The Oneida Daily Dispatch (Oneida, NY)
TODAY IN HISTORY
MONDAY APR 5, 2021
2010
An explosion at the Upper Big Branch mine near Charleston, West Virginia, killed 29 workers. In a televised rescue, 115 Chinese coal miners were freed after spending eight days trapped in a flooded mine, surviving an accident that had killed 38.
1621
The Mayflower sailed from Plymouth Colony in presentday Massachusetts on a monthlong return trip to England.
1792
President George Washington cast his first veto, rejecting a congressional measure for apportioning representatives among the states.
1887
In Tuscumbia, Alabama, teacher Anne Sullivan achieved a breakthrough as her 6-year-old deaf-blind pupil, Helen Keller, learned the meaning of the word “water” as spelled out in the Manual Alphabet.
1976
Reclusive billionaire Howard Hughes died in Houston at age 70.
1987
Fox Broadcasting Co. made its prime-time TV debut by airing the situation comedy “Married with Children” followed by “The Tracey Ullman Show,” then repeating both premiere episodes two more times in the same evening.
1991
Former Sen.

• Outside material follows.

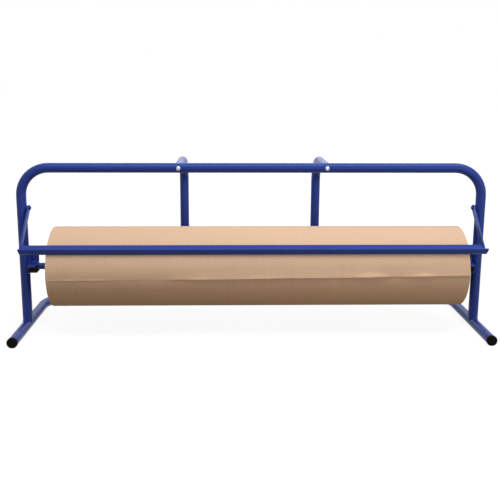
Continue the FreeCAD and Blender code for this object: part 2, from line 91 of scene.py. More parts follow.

John Tower, R-texas, his daughter Marian and 21 other people were killed in a commuter plane crash near Brunswick, Georgia.
1997
Allen Ginsberg, the counterculture guru who shattered conventions as poet laureate of the Beat Generation, died in New York City at age 70.
2015
Rolling Stone magazine apologized and officially retracted its discredited article about an alleged gang rape at the University of Virginia.
2019
Inspecting a refurbished section of fencing at the Mexican border in California, President Donald Trump declared that “our country is full,” and that illegal crossings must be stopped.